(Québec) La Cour supérieure donne en partie raison aux universités McGill et Concordia dans leur bataille contre le gouvernement Legault. La hausse des droits de scolarité imposée aux étudiants provenant des autres provinces canadiennes est jugée déraisonnable. Tout comme l’obligation imposée aux deux universités de franciser 80 % de ces étudiants et ceux de l’étranger sous peine de perdre leurs subventions.
Selon le juge Éric Dufour, la ministre de l’Enseignement supérieur, Pascale Déry, et le ministre de la Langue française, Jean-François Roberge, « défendent le français, en vertu de leurs responsabilités ministérielles législatives ». « Mais leurs décisions ne sauraient prendre appui sur des fausses prémisses, comme c’est le cas » pour ces deux mesures « dont la plupart des motifs mis de l’avant par la ministre ne trouvent aucun appui dans la preuve ».

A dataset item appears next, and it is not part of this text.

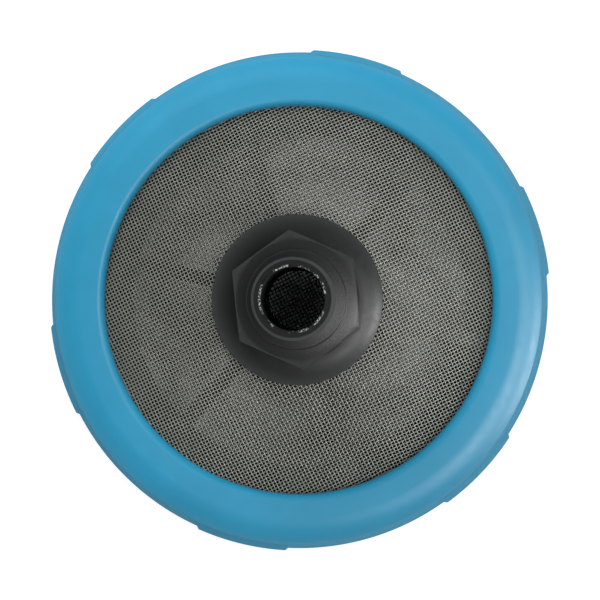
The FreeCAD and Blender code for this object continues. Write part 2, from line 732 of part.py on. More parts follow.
pieces = make_all()
doc.recompute()
check(pieces)
os.makedirs("parts", exist_ok=True)
for piece in pieces:
    piece.Shape.exportStep(f"parts/{piece.Label}.step")
print(len(pieces), "pieces written")
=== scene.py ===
"""Finished pieces, materials and stage for a suction strainer with a woven steel cone.

Metres, +Z up along the hose tail, origin on the floor under the middle of the strainer.
"""

import math
from functools import partial

import bpy
import numpy as np
from bpy.props import FloatProperty, FloatVectorProperty, IntProperty, PointerProperty
from mathutils import Matrix, Vector


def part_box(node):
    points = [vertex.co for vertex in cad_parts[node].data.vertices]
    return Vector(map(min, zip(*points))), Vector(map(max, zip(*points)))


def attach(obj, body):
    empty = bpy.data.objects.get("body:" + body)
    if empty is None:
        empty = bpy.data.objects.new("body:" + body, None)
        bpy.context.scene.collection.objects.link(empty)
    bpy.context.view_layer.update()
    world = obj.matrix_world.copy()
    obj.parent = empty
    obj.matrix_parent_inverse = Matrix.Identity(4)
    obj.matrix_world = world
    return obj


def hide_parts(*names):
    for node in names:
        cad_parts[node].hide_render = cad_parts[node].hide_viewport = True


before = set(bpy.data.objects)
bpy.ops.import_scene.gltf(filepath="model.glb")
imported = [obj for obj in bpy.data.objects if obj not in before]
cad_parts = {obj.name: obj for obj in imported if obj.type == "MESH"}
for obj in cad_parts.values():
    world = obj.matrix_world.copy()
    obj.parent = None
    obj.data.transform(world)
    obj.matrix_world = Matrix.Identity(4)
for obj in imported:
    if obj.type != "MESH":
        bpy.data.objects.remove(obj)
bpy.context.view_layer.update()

bl_info = {
    "name": "Suction strainer",
    "version": (1, 0, 0),
    "blender": (4, 5, 0),
    "location": "3D View > Sidebar > Strainer",
    "description": "Builds the finished pieces, materials and stage of a suction strainer",
    "category": "Add Mesh",
}

MM = 0.001
BODY = "root"
HEXAGON_SIDES = 6
# Distance of the rows that keep a flat face flat beside a rounded edge.
SUPPORT = 0.1 * MM
# Steps of the arc in a rounding of more than a millimetre, and in a smaller one.
ROUND_STEPS, EDGE_STEPS = 9, 3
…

PHOTO EDOUARD PLANTE-FRÉCHETTE, ARCHIVES LA PRESSE
La ministre de l’Enseignement supérieur, Pascale Déry
En décembre 2023, Pascale Déry a décidé de faire passer de 9000 $ à 12 000 $ par année les droits de scolarité pour les étudiants canadiens non résidents du Québec (CNRQ) à compter de l’automne 2024.
« La ministre dit justifier l’augmentation du montant forfaitaire payable par les étudiants CNRQ et l’intention de mettre fin à un financement généreux de leurs études au Québec, par le fait qu’ils quittent la province à la fin de leurs études et par leur participation au déclin du français. Ces prémisses s’avèrent non fondées », écrit le juge Éric Dufour.
Il soulève une contradiction dans les règles budgétaires de la ministre. Il y est écrit que depuis près de 30 ans, « les étudiants CNRQ paient des droits de scolarité globalement comparables à ceux en vigueur dans les universités ailleurs au Canada ». Or, avec la nouvelle tarification, « les droits de scolarité pour certains programmes sont nettement supérieurs à ceux exigés par les universités canadiennes pour les mêmes programmes d’études, et rendent les universités anglophones du Québec moins accessibles ».
La hausse des droits de scolarité continuera de s’appliquer malgré le jugement « et ce, jusqu’à la prochaine modification qu’apportera la ministre de l’Enseignement supérieur en fonction du présent jugement dans un délai maximal de neuf (9) mois à compter d’aujourd’hui ».
Dans ses nouvelles règles budgétaires, la ministre Déry a également imposé à McGill et Concordia que 80 % des nouveaux étudiants CNRQ et internationaux inscrits dans un programme d’études en anglais atteignent le niveau 5 à l’oral selon l’échelle québécoise des niveaux de compétence en français, au terme de leur programme de 1er cycle. Le niveau 5 est un niveau intermédiaire sur cette échelle qui en comprend 12. Si l’objectif n’est pas atteint, des pénalités sont prévues allant jusqu’au retrait total des subventions.
« La ministre explique (cette mesure) par la nécessité de mieux intégrer les étudiants non québécois de 1er cycle à notre société et à freiner l’érosion du français. Ici encore, la pauvreté de la preuve, pour ne pas dire son absence, ne permet pas de donner raison (au gouvernement) sur ce point », estime le juge Dufour. « Aucune donnée objective n’a donc servi de base à la décision de la ministre de conditionner le financement des universités anglophones à l’acquisition de compétences en français par 80 % de leurs étudiants hors Québec. »
« En raison de sa grande difficulté à la respecter, de l’absence de données fiables existantes à cet égard et de l’importance de la pénalité potentielle, (cette règle budgétaire) s’avère déraisonnable », conclut le magistrat.
La règle « cesse d’avoir effet immédiatement » en vertu de la décision de la cour. Le juge Dufour ne remet pas en question la nouvelle tarification qui s’applique aux étudiants étrangers.
Pascale Déry n’a pas voulu commenter la décision. Son porte-parole s’est limité à dire que le gouvernement l’étudie.
McGill et Concordia avaient lancé chacune une poursuite contre le gouvernement en février 2024. Elles invoquaient notamment les chartes canadienne et québécoise des droits, alléguant que la nouvelle politique de la ministre Déry est discriminatoire. Le juge a adopté une « attitude prudente de réserve » à cet égard.